The President is a graduate of Harvard Law School.  Any lawyer can tell you (myself included) that words are indeed our stock in trade.  Precision matters.  Do not say “no one will lose his insurance” when the truth is some will, particularly when some equals many millions of people.
 
Somehow, that doesn’t sound like a rounding-up problem or a mistake in being too categorical.

Whether the substitute health policies offered an individual are superior to a cancelled policy is rather beside the point.  The choice promised by the President was a mirage. 

Whether the President was lying in saying so is a question bearing on his integrity and character.  For Americans, it’s enough to know they weren’t told the truth.  Why not?  Because the Administration was going to do what was deemed best for Americans regardless of the peoples’ wishes?  That would seem undeniable.

For Jay Carney to lay blame for the cancellations on the insurance companies is disingenuous (a polite way of saying he was being misleading), at best.

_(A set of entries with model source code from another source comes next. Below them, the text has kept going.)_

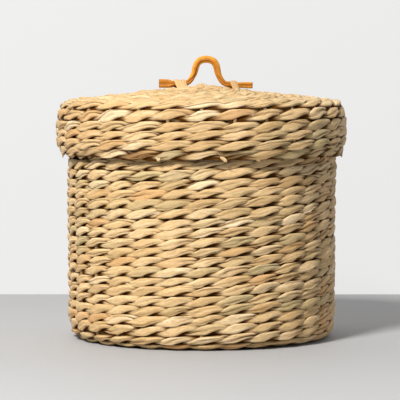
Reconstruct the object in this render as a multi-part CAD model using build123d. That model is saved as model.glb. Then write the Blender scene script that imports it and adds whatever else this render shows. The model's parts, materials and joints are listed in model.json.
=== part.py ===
from build123d import *
import os
from math import atan2, cos, degrees, radians, sin, tan

# A round basket twined from seagrass, with a lift-off lid and a rolled-leather loop.
# Millimetres, +Z up. The origin is the centre of the base's underside, and -Y is the front.
# Each turn of twining is a closed hoop that stands for its two strands, with the stakes held inside it.

# Basket: its wall leans out a little from the base to the rim.
body_radius_low = 110.4
body_radius_rim = 112.4
wall_thickness = 7.5
corner_radius = 12.0
rim_top = 187.8
rim_thickness = 6.2
rim_height = 7.2
rim_section_radius = 3.0
round_pitch = 7.6
round_gap = 0.2
section_radius = 2.0
wall_rounds = 22
corner_rounds = 2
base_rounds = 11
knot_radius = 11.2

# Stakes: half of them reach the centre, and the other half are added between them.
stake_count = 28
stake_radius = 1.5
long_stake_start = 11.8
added_stake_start = 32.0
stake_top = 180.6

# Lid: an upright skirt, a rounded shoulder and a low cone.
lid_radius = 120.0
lid_bottom = 149.6
lid_shoulder_radius = 12.0
lid_shoulder_z = 184.5
lid_cone_slope = 6.3
lid_border_height = 8.2
lid_border_radius = 114.9
lid_border_thickness = 4.6
lid_border_section_radius = 2.2
skirt_rounds = 3
skirt_pitch = 7.3
shoulder_height = 9.8
lid_top_rounds = 13

# Leather: a rolled cord threaded through the lid on one straight line, with a loop in the middle.
cord_radius = 2.3
cord_groove_radius = 3.3
handle_x = 3.5
handle_z = 208.1
handle_drop = 1.2
loop_top = 24.1
loop_radius = 9.3
loop_leg_lean = 9.0
loop_foot_radius = 6.0
loop_steps = 6
left_tail_start = -27.5
left_tail_end = -38.7
left_tail_room = 4.1
right_tail_start = 27.0
right_tail_end = 38.8
right_tail_room = 3.3
tail_end_room = 1.0
least_cut = 1.0

# Keeper strands: two strands of the lid that pass over the cord.
keeper_places = (-22.5, 22.0)
keeper_half_width = 2.2
keeper_half_thickness = 1.2
keeper_depth = 2.9

half_thickness = wall_thickness / 2
wall_lean = degrees(atan2(body_radius_rim - body_radius_low, rim_top))


def upright(shape):
    """Stands a shape drawn as (radius, height) up in the XZ plane."""
    return Plane.XZ * shape


def basket_midline(start_radius=0.0, top=stake_top):
    """The middle of the basket's thickness: along the base, round the corner and up the wall."""
    bend_radius = corner_radius - half_thickness
    bend_start = body_radius_low - corner_radius
    base = Line((start_radius, half_thickness), (bend_start, half_thickness))
    corner = JernArc(start=base @ 1, tangent=(1, 0), radius=bend_radius, arc_size=90 - wall_lean)
    rise = top - (corner @ 1).Y
    wall = Line(corner @ 1, corner @ 1 + Vector(rise * tan(radians(wall_lean)), rise))
    return Wire([base, corner, wall])


def lid_midline(end_radius=0.0):
    """The middle of the lid's thickness: up the skirt, over the shoulder and in along the cone."""
    bend_radius = lid_shoulder_radius - half_thickness
    start_z = lid_bottom + lid_border_height
    skirt = Line((lid_radius - half_thickness, start_z), (lid_radius - half_thickness, lid_shoulder_z))
    shoulder = JernArc(start=skirt @ 1, tangent=(0, 1), radius=bend_radius, arc_size=90 - lid_cone_slope)
    run = (shoulder @ 1).X - end_radius
    cone = Line(shoulder @ 1, shoulder @ 1 + Vector(-run, run * tan(radians(lid_cone_slope))))
    return Wire([skirt, shoulder, cone])


def turned(section):
    """The ring swept by a section drawn as (radius, height)."""
    return revolve(upright(section), axis=Axis.Z)


def hoop(midline, distance, height):
    """One turn of twining, centred at a distance along the midline, with its edges square to it."""
    corners = []
    for step, sides in ((-1, (-1, 1)), (1, (1, -1))):
        place = distance + step * (height - round_gap) / 2
        point = midline.position_at(place, position_mode=PositionMode.LENGTH)
        along = midline.tangent_at(place, position_mode=PositionMode.LENGTH)
        across = Vector(-along.Y, along.X)
        corners += [point + across * (side * half_thickness) for side in sides]
    outline = make_face(Polyline(*corners, close=True))
    return turned(fillet(outline.vertices(), section_radius))


def border(radius, middle_z, height, thickness, corner):
    """An edge where the stakes are turned down and bound."""
    return turned(Pos(radius, middle_z) * RectangleRounded(thickness, height, corner))


def rods(make_midline):
    """A stake along the midline at each place round the turn: a long one, then an added one, in turn."""
    made = []
    for number in range(stake_count):
        path = upright(make_midline(added_stake_start if number % 2 else long_stake_start))
        start = Plane(origin=path @ 0, z_dir=path % 0)
        made.append(Rot(Z=number * 360 / stake_count) * sweep(start * Circle(stake_radius), path=path))
    return Compound(children=made)


def knot(underside, slope=0.0):
    """The start of the weave at the centre: a disc as thick as the weave, with a softened edge."""
    drop = knot_radius * tan(radians(slope))
    top = underside + wall_thickness
    outline = Polyline(
        (0, underside), (knot_radius, underside - drop), (knot_radius, top - drop), (0, top), close=True
    )
    face = make_face(outline)
    edge = face.vertices().group_by(Axis.X)[-1]
    return turned(fillet(edge, section_radius))


def leather_frame(shape):
    """Moves a shape from the cord's own frame, with X along its threaded line, to its place on the lid."""
    return Pos(handle_x, 0, handle_z) * Rot(Y=handle_drop) * shape


def loop_half(side):
    """Points down one side of the loop, from its top to the end of its foot on the threaded line."""
    middle = loop_top - cord_radius - loop_radius
    points = []
    for step in range(loop_steps):
        angle = radians(90 - (90 + loop_leg_lean) * step / (loop_steps - 1))
        points.append((side * loop_radius * cos(angle), middle + loop_radius * sin(angle)))
    lean = radians(loop_leg_lean)
    leg_end_z = loop_foot_radius * (1 - sin(lean))
    leg_end_x = abs(points[-1][0]) + (points[-1][1] - leg_end_z) * tan(lean)
    foot_x = leg_end_x + loop_foot_radius * cos(lean)
    for step in range(loop_steps):
        angle = lean + (radians(90) - lean) * step / (loop_steps - 1)
        x = foot_x - loop_foot_radius * cos(angle)
        points.append((side * x, loop_foot_radius * (1 - sin(angle))))
    return points


def leather():
    """The whole leather as one bent cord: an end, the loop and the other end."""
    left = loop_half(-1)
    right = loop_half(1)
    for side, end in ((left, left_tail_end), (right, right_tail_end)):
        foot = side[-1][0]
        side += [(foot + (end - foot) * step / loop_steps, 0) for step in range(1, loop_steps + 1)]
    path = upright(Spline(*left[:0:-1], *right, tangents=[(1, 0), (1, 0)]))
    cord = sweep(Plane(origin=path @ 0, z_dir=path % 0) * Circle(cord_radius), path=path)
    return leather_frame(cord)


def leather_room():
    """The room that the turning cord and its ends need in the top of the lid."""
    stretches = (
        (left_tail_end - tail_end_room, left_tail_start, left_tail_room),
        (left_tail_start, right_tail_start, cord_groove_radius),
        (right_tail_start, right_tail_end + tail_end_room, right_tail_room),
    )
    room = None
    for first, last, radius in stretches:
        piece = Pos((first + last) / 2, 0, 0) * Rot(Y=90) * Cylinder(radius, last - first)
        room = piece if room is None else room + piece
    return leather_frame(room)


def clear_of(shape, room):
    """The shape with the cord's room cut out, or the shape itself where the room is out of reach."""
    left = shape - room
    return left if left.volume < shape.volume - least_cut else shape


def keepers():
    """The strands over the cord: half rings about the cord, with their feet in the weave."""
    ring_radius = cord_groove_radius + keeper_half_thickness
    made = []
    for place in keeper_places:
        section = Pos(place, ring_radius) * Ellipse(keeper_half_width, keeper_half_thickness)
        ring = revolve(section, axis=Axis.X)
        size = 4 * ring_radius
        above = Pos(place, 0, size / 2 - keeper_depth) * Box(size, size, size)
        made.append(leather_frame(ring & above))
    return made


def basket_pieces():
    """Every piece of the basket, by name."""
    midline = basket_midline()
    made = {"base_start_knot": knot(0.0)}
    rim_middle = rim_top - rim_height / 2
    first_wall = midline.length - (stake_top - (rim_middle - wall_rounds * round_pitch))
    base_edge = first_wall - (corner_rounds + 0.5) * round_pitch
    base_pitch = (base_edge - knot_radius - round_gap) / base_rounds
    for number in range(1, base_rounds + 1):
        distance = base_edge - (base_rounds - number + 0.5) * base_pitch
        made[f"base_round_{number:02d}"] = hoop(midline, distance, base_pitch)
    for number in range(1, corner_rounds + 1):
        distance = first_wall - (corner_rounds + 1 - number) * round_pitch
        made[f"corner_round_{number:02d}"] = hoop(midline, distance, round_pitch)
    for number in range(1, wall_rounds + 1):
        distance = first_wall + (number - 1) * round_pitch
        made[f"wall_round_{number:02d}"] = hoop(midline, distance, round_pitch)
    rim_radius = body_radius_rim - half_thickness
    made["rim_border"] = border(rim_radius, rim_middle, rim_height, rim_thickness, rim_section_radius)
    made["stakes"] = rods(basket_midline)
    return made


def lid_pieces():
    """Every piece of the lid, by name."""
    midline = lid_midline()
    cord_room = leather_room()
    border_middle = lid_bottom + lid_border_height / 2
    border_height = lid_border_height - round_gap
    made = {
        "lid_rim_border": border(
            lid_border_radius, border_middle, border_height, lid_border_thickness, lid_border_section_radius
        )
    }
    for number in range(1, skirt_rounds + 1):
        made[f"lid_skirt_round_{number:02d}"] = hoop(midline, (number - 0.5) * skirt_pitch, skirt_pitch)
    shoulder_start = skirt_rounds * skirt_pitch
    made["lid_shoulder_round"] = hoop(midline, shoulder_start + shoulder_height / 2, shoulder_height)
    top_start = shoulder_start + shoulder_height
    top_pitch = (midline.length - top_start - knot_radius - round_gap) / lid_top_rounds
    for number in range(1, lid_top_rounds + 1):
        top_round = hoop(midline, top_start + (number - 0.5) * top_pitch, top_pitch)
        made[f"lid_top_round_{number:02d}"] = clear_of(top_round, cord_room)
    peak = (midline @ 1).Y
    made["lid_centre_knot"] = clear_of(knot(peak - half_thickness, lid_cone_slope), cord_room)
    made["lid_stakes"] = rods(lid_midline)
    made["keeper_strands"] = Compound(children=keepers())
    return made


pieces = {**basket_pieces(), **lid_pieces(), "leather_loop": leather()}

os.makedirs("parts", exist_ok=True)
for name, piece in pieces.items():
    export_step(piece, f"parts/{name}.step")
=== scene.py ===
import json
import math

import bpy
import numpy as np
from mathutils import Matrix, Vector


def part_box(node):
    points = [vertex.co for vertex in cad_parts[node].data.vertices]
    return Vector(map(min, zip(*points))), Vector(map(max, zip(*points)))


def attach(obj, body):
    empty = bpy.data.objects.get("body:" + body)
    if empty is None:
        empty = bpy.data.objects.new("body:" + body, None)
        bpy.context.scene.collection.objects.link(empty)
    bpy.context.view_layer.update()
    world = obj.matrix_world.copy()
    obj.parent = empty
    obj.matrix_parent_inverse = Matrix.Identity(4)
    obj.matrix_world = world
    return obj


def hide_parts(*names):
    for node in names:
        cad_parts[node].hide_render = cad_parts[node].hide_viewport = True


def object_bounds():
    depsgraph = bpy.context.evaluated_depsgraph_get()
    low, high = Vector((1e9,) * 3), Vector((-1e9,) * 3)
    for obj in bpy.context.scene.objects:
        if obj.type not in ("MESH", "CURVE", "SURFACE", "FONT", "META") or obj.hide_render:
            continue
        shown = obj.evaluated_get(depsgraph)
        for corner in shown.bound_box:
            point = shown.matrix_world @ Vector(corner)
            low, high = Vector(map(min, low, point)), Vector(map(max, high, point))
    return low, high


# A lidded basket twined from seagrass, with a rolled-leather loop. Everything is in metres.
# Each turn of weave is two flattened strands that wind round each other between the stakes.
# A row number counts the turns of a part from its start, and may lie between two turns.

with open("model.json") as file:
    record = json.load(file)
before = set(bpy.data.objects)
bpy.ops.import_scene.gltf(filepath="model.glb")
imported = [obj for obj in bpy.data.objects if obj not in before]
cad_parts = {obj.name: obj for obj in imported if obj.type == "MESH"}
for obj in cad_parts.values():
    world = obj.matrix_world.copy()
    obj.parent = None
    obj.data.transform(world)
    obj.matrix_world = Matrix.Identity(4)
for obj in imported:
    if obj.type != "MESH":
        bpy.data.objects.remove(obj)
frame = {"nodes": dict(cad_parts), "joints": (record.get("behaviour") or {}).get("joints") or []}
cad_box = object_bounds()

MM = 0.001
UP = np.array([0, 0, 1.0])
CIRCLE = 2 * math.pi
random = np.random.default_rng(7)

# Stakes: half of them start in the middle, and the others are added at the inner radius.
STAKES = 28
INNER_STAKES = 14
INNER_RADIUS = 34 * MM
STALK_RADIUS = 1.5 * MM

# A strand's measures. Heights are shares of its row's pitch.
STRAND_STEP = 1.05 * MM  # between two rings of its points
SECTION_POINTS = 26  # in each ring
SEAM_OVERLAP = 1.2 * MM  # how far the two ends of a turn reach past each other
TALL_FRONT = 0.515  # its half height where it passes a stake
TALL_PINCH = 0.205  # what it loses of that where it crosses its twin
CROSSING_CLIMB = 0.25  # how far it is above or below the row's middle where it crosses its twin
FRONT_LAG = 0.4  # how far past the stake it is furthest out, in radians of its twist
GROOVE_DEPTH = 0.38  # the share of its thickness that its deepest grooves take away
SIDE_ROUNDNESS = 0.85  # 1 for an oval section, less for a squarer one
FACE_ROUNDNESS = 0.62

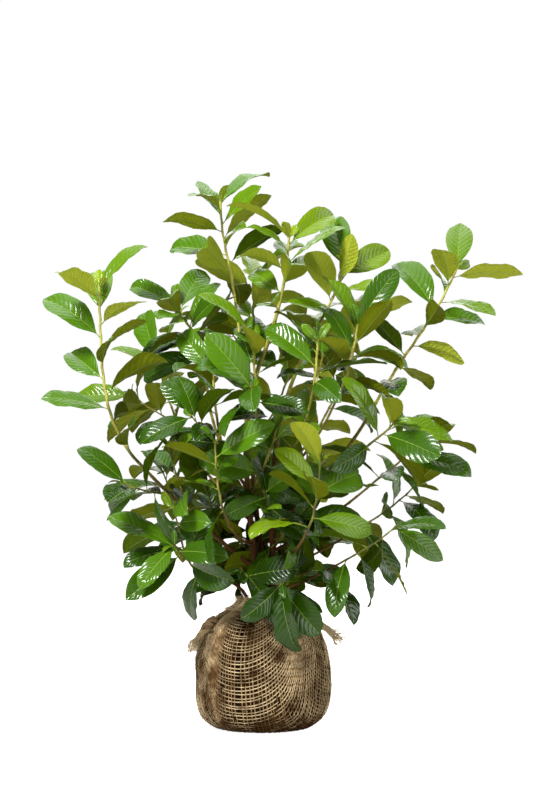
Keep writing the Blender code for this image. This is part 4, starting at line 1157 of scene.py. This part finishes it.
def add_leaves(name, leaves, uppers, lowers, seed):
    """One piece that holds many leaves, each with its own two colours and a pale midrib."""
    points, where = leaf_blades(leaves, np.random.default_rng(seed))
    count, held = points.shape[:2]
    rows = (held - 1) // RING
    offset = (np.arange(count) * held)[:, None, None]
    quads = grid_quads(rows, RING)
    lower = np.tile(np.arange(RING) >= len(UPPER_PLACES) - 1, rows - 1)
    quads[lower] = np.roll(quads[lower], -1, axis=1)  # so both sides crease along the same lines
    turns = np.arange(1, RING - 1)
    root = np.stack([0 * turns, turns + 1, turns], -1)
    fans = np.concatenate([root, ring_fan(held - 1, (rows - 1) * RING, RING, True)])
    finishes = upper_finishes + lower_finishes + rib_finishes
    piece = add_piece(name, finishes, points, (quads + offset).reshape(-1, 4), (fans + offset).reshape(-1, 3))
    rib = len(finishes) - 1
    slots = np.stack([uppers, len(upper_finishes) + lowers, np.full(count, rib)], 1)
    kinds = np.tile(FACE_KINDS, (rows - 1, 1))
    kinds[:2] = 2  # the stalk
    fan_kinds = np.concatenate([np.full(RING - 2, 2), FACE_KINDS])
    marks = np.concatenate([slots[:, kinds.ravel()].ravel(), slots[:, fan_kinds].ravel()])
    mesh = piece.data
    mesh.polygons.foreach_set("material_index", marks.astype(np.int32))
    corner = np.empty(len(mesh.loops), np.int32)
    mesh.loops.foreach_get("vertex_index", corner)
    layer = mesh.uv_layers.new(name="blade")
    layer.data.foreach_set("uv", where[corner % held].astype(np.float32).ravel())
    mesh.set_sharp_from_angle(angle=math.radians(CREASE_ANGLE))
    return piece


leaves = []
for mass in MASSES:
    path, _, twigs, rng = shoots[mass.name]
    corners = frame["nodes"][mass.name].data.vertices
    tips = KDTree(len(corners))
    for corner in corners:
        tips.insert(corner.co, corner.index)
    tips.balance()
    leaves += stem_leaves(mass, tips, path, mass.leaves, mass.phase, STEM_BARE, rng)
    for twig in twigs:
        leaves += stem_leaves(mass, tips, twig, TWIG_LEAVES, mass.phase + TWIG_TURN, TWIG_BARE, rng)
leaves = [leaf for leaf in leaves if not hides_stem(leaf)]
for mass in MASSES:
    path, _, twigs, rng = shoots[mass.name]
    leaves += tip_leaves(mass, path, TIP_LENGTHS, rng)
    for twig in twigs:
        leaves += tip_leaves(mass, twig, TWIG_TIP_LENGTHS, rng)
for sprig in sprigs:
    path, _, _, rng = shoots[sprig.name]
    young = stem_leaves(sprig, None, path, sprig.leaves, sprig.phase, STEM_BARE, rng)
    leaves += [leaf._replace(length=leaf.length * SPRIG_SIZE) for leaf in young]

# The relief of a laurel blade, read from its own map: side veins run from the midrib forward
# to the edge, and the blade puffs up between them.
laurel_veins, given, made = new_group(
    "laurel_veins", {"Gloss": "Float", "Uneven": "Float"}, {"Height": "Float", "Roughness": "Float"}
)
spot = put(laurel_veins, "SeparateXYZ", put(laurel_veins, "UVMap", uv_map="blade"), out=None).outputs
off = maths(laurel_veins, "SUBTRACT", spot["X"], 0.5)
off = maths(laurel_veins, "MULTIPLY", maths(laurel_veins, "ABSOLUTE", off), 2.0)
curved = maths(laurel_veins, "MULTIPLY", maths(laurel_veins, "POWER", off, 2.0), VEIN_CURVE)
forward = maths(laurel_veins, "ADD", maths(laurel_veins, "MULTIPLY", off, VEIN_RISE), curved)
vein = maths(laurel_veins, "MULTIPLY", maths(laurel_veins, "SUBTRACT", spot["Y"], forward), VEINS)
near = maths(laurel_veins, "SUBTRACT", maths(laurel_veins, "FRACT", vein), 0.5)
near = maths(laurel_veins, "MULTIPLY", maths(laurel_veins, "ABSOLUTE", near), 2.0)
puffed = maths(laurel_veins, "SUBTRACT", 1.0, maths(laurel_veins, "POWER", near, VEIN_SHARPNESS))
place = put(laurel_veins, "TexCoord", out="Object")
net = put(laurel_veins, "TexNoise", place, Scale=60, Detail=2, Roughness=0.5)
bloom = put(laurel_veins, "TexNoise", place, Scale=28, Detail=3)
spread = maths(laurel_veins, "MULTIPLY", maths(laurel_veins, "SUBTRACT", bloom, 0.5), given["Uneven"])
gloss = maths(laurel_veins, "ADD", given["Gloss"], spread)
feed(made, Height=maths(laurel_veins, "ADD", puffed, net), Roughness=gloss)


def leaf_finish(name, colour, gloss, puffing, shine):
    """A leaf surface of one plain colour, with the veins' relief and an uneven gloss."""
    finish, tree, shader = new_finish(name)
    veins = put(tree, "Group", node_tree=laurel_veins, Gloss=gloss, Uneven=0.22, out=None).outputs
    relief = put(
        tree, "Bump", Height=veins["Height"], Strength=abs(puffing), Distance=0.0016, invert=puffing < 0
    )
    feed(shader, Base_Color=(*colour, 1), Roughness=veins["Roughness"], Normal=relief)
    feed(shader, Specular_IOR_Level=shine)
    return finish


UPPER_GREENS = (
    ("leaf_deepest", (0.014, 0.044, 0.001)),
    ("leaf_deep", (0.021, 0.064, 0.001)),
    ("leaf_dark", (0.032, 0.090, 0.002)),
    ("leaf_middle", (0.058, 0.145, 0.003)),
    ("leaf_fresh", (0.088, 0.178, 0.002)),
    ("leaf_bright", (0.130, 0.220, 0.003)),
    ("leaf_lime", (0.198, 0.290, 0.006)),
)
UPPER_SHINES = np.linspace(0.36, 0.26, len(UPPER_GREENS))  # old leaves are the glossiest
# The undersides' own colour runs olive to pale green; the yellow-green and lime are lighter still as painted
# light that shines through the blade from behind.
LOWER_GREENS = (
    ("underleaf_olive", (0.068, 0.120, 0.002)),
    ("underleaf_moss", (0.130, 0.160, 0.004)),
    ("underleaf_yellow_green", (0.258, 0.296, 0.016)),
    ("underleaf_lime", (0.365, 0.420, 0.034)),
)
MASS_PLAY, LEAF_PLAY, UNDERSIDE_PLAY = 0.12, 0.13, 0.11  # of a leaf's youth, which sets its greens
LEAST_YOUTH, FOOT_YOUTH = 0.26, -0.42
MARKED_YOUTHS = {"leaves_front_bright": 0.28, "leaves_mid_left": -0.16, "leaves_front_up": -0.12}
OUTWARD_YOUTH, UPWARD_YOUTH = 0.20, 0.5  # up its shoot, and for each metre of height
UPPER_SPREAD, LOWER_SPREAD = (0.06, 0.84), 1.15  # of the youths over the greens
PAINTED_BACKLIGHT_RISE, PAINTED_BACKLIGHT_LEVEL = 0.60, 0.83  # painted light shining through the blade: undersides turn lighter, to lime, with height, about this level

upper_finishes = []
for green, shine in zip(UPPER_GREENS, UPPER_SHINES):
    upper_finishes.append(leaf_finish(*green, gloss=0.22, puffing=0.33, shine=shine))
lower_finishes = [leaf_finish(*green, gloss=0.55, puffing=-0.38, shine=0.05) for green in LOWER_GREENS]
rib_finishes = [leaf_finish("leaf_midrib", (0.21, 0.31, 0.04), gloss=0.4, puffing=0.1, shine=0.2)]

dice = np.random.default_rng(31)
youth = {}
for mass in (*MASSES, *sprigs):
    youth[mass.name] = dice.uniform(-MASS_PLAY, MASS_PLAY) + FOOT_YOUTH * ("foot" in mass.name)
    youth[mass.name] += MARKED_YOUTHS.get(mass.name, 0)
heights = np.array([leaf.root.z for leaf in leaves])
level = np.array([LEAST_YOUTH + youth[leaf.mass] + OUTWARD_YOUTH * leaf.share for leaf in leaves])
level = level + UPWARD_YOUTH * (heights - STRONG_HEIGHTS[0]) + dice.normal(0, LEAF_PLAY, len(leaves))
uppers = ((UPPER_SPREAD[0] + UPPER_SPREAD[1] * level).clip(0, 0.999) * len(UPPER_GREENS)).astype(int)
# Painted light through the blade: undersides are dealt lighter greens the higher they hang.
lowers = LOWER_SPREAD * level + PAINTED_BACKLIGHT_RISE * (heights - PAINTED_BACKLIGHT_LEVEL)
lowers = lowers + dice.normal(0, UNDERSIDE_PLAY, len(leaves))
lowers = (lowers.clip(0, 0.999) * len(LOWER_GREENS)).astype(int)
sides = np.array([leaf.root.x < PARTING for leaf in leaves])
for name, kept, seed in (("laurel_leaves_left", sides, 41), ("laurel_leaves_right", ~sides, 42)):
    chosen = [leaf for leaf, keep in zip(leaves, kept) if keep]
    blades = add_leaves(name, chosen, uppers[kept], lowers[kept], seed)
    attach(blades, "root")
    if kept is sides:
        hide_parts(*[mass.name for mass in MASSES])


# ---------------------------------------------------------------- floor, light and camera
# A plain pale floor under soft studio light from the front left, with weaker lamps low
# down, on the right, behind and overhead. The camera is level with the plant's middle.

VIEW_CENTRE = Vector((0.009, 0.0, 0.654))
VIEW_DISTANCE = 4.5
VIEW_HEIGHT = 1.6  # of the picture, at the plant
FLOOR_REACH = 9
FLOOR_GLOW = 0.95  # lifts the floor to the white of the backdrop, as seen but not as a lamp
CROWN_MIDDLE, BALL_FRONT = (0, 0, 0.6), (0, 0, 0.35)
SOFTBOXES = (  # their places, sizes, powers and what they face
    ("key_softbox", (-1.5, -2.2, 3.2), 0.8, 214, CROWN_MIDDLE),
    ("low_softbox", (-2.4, -2.6, 0.8), 1.8, 34, BALL_FRONT),
    ("fill_softbox", (2.9, -2.4, 1.3), 2.2, 57, CROWN_MIDDLE),
    ("side_softbox", (3.3, 0.9, 1.8), 2.2, 48, CROWN_MIDDLE),
    ("back_softbox", (0.2, 2.8, 2.8), 3.0, 60, CROWN_MIDDLE),
    ("top_softbox", (-0.2, 0.4, 3.8), 3.0, 72, CROWN_MIDDLE),
)

pale_floor, tree, shader = new_finish("pale_floor")
glow = maths(tree, "MULTIPLY", put(tree, "LightPath", out="Is Camera Ray"), FLOOR_GLOW)
feed(shader, Base_Color=(0.60, 0.58, 0.54, 1), Roughness=0.9, Specular_IOR_Level=0.1)
feed(shader, Emission_Color=(1, 1, 1, 1), Emission_Strength=glow)
corners = FLOOR_REACH * np.array([(-1, -1, 0), (1, -1, 0), (1, 1, 0), (-1, 1, 0)])
floor = add_piece("floor", [pale_floor], corners, np.arange(4)[None])

for name, place, size, power, aim in SOFTBOXES:
    lamp = bpy.data.lights.new(name, "AREA")
    lamp.size = size
    lamp.energy = power
    holder = bpy.data.objects.new(name, lamp)
    holder.location = place
    holder.rotation_euler = (Vector(aim) - Vector(place)).to_track_quat("-Z", "Y").to_euler()
    bpy.context.scene.collection.objects.link(holder)

world = bpy.data.worlds.new("studio")
bpy.context.scene.world = world
world.use_nodes = True
tree = world.node_tree
tree.nodes.clear()
dim = put(tree, "Background", (1, 0.97, 0.90, 1), 0.14)
bright = put(tree, "Background", (1, 1, 1, 1), 1.0)
sky = put(tree, "MixShader", put(tree, "LightPath", out="Is Camera Ray"), dim, bright)
put(tree, "OutputWorld", sky, out=None)
bpy.context.scene.view_settings.view_transform = "Standard"

lens = bpy.data.cameras.new("portrait_camera")
lens.sensor_width = 36
lens.lens = lens.sensor_width * VIEW_DISTANCE / VIEW_HEIGHT
camera = bpy.data.objects.new("portrait_camera", lens)
camera.location = VIEW_CENTRE + Vector((0, -VIEW_DISTANCE, 0))
camera.rotation_euler = (math.pi / 2, 0, 0)
bpy.context.scene.collection.objects.link(camera)
bpy.context.scene.camera = camera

Insurance companies are compelled by Obamacare to cancel policies which do not provide the coverage mandated by the new law (including maternity care for infertile applicants!). 



Sunday, November 3, 2013

Is the President a Liar?

That is a harsh label to apply to anyone. 

Often it is used to describe a person who simply makes a statement that is not true.  But that is incorrect usage unless the person making the statement knew it was false when uttered or written.

Undeniably Barack Obama spoke falsely in June of 2009 when he said that under his proposed health care law:  “If you like your health care plan, you’ll be able to keep your health care plan, period.”

He said much the same thing many times thereafter including during the 2002 presidential campaign.  And it was untrue every time.

In the summer of 2010, in fact, federal regulations were written that made clear that Obamacare mandated a minimum level of coverage.  Insurance policies that did not meet that standard would have to be canceled.  Did the President not know that?

Sure, it’s possible, but unlikely.  It seems incredible that someone, somewhere in the Administration didn’t alert the President to the inaccuracy of what he was repeatedly saying.
 
So let’s assume he did know.  That doesn’t mean that he believed it.  Certainly he wouldn’t want to.  After all, Obamacare was highly controversial from the very beginning.  He knew he’d have to work hard to sell it to the American people.  Having to say that millions of people would lose health insurance policies that they wanted to keep would not be helpful politically. 

Particularly arrogant people – and President Obama is certainly one of those – can convince themselves of all sorts of things… including that they can do no wrong, and lying would be wrong, wouldn’t it?

Old political hands will remember the case of Senator Gary Hart, a prominent Democrat with his eye on the presidency.  In 1987, on the eve of his announcement of candidacy, he was accused of being involved in an extra-marital affair.  He responded by telling the New York Times that the allegations were untrue.  “Follow me around.  I don’t care.  I’m serious.”

But involved he was.  Witnesses and photographs soon surfaced supporting the rumors.  He soon withdrew his candidacy and faded from the national political scene.
 
Had Gary Hart been crazy to taunt his accusers in light of the facts he knew?  People not sharing Hart’s arrogance (most of us) would say “of course”.  But Hart wasn’t crazy.  He simply occupied an insular world of his own making in which he could do no wrong.

Such people are not confined to the political realm.  Hollywood and Wall Street come readily to mind.

So maybe Barack is not lying in the conventional sense.  Perhaps, as noted conservative columnist Charles Krauthammer put it, “the President is lying to himself”.

A cynical, more accurate view may be that the statements were intentional from the beginning.  Given the press’s adulation, Obama may have figured that the damaging news – the truth – wouldn’t come out until too late to do him, or the so-called Affordable Care Act, any harm.

Whichever the case, it is clear that the President’s word is untrustworthy if his political standing or policy is involved.  Truth will give way to his interests.  Obamacare, cutting spending, Syria, Benghazi… are prior examples.  The next three years should be no different.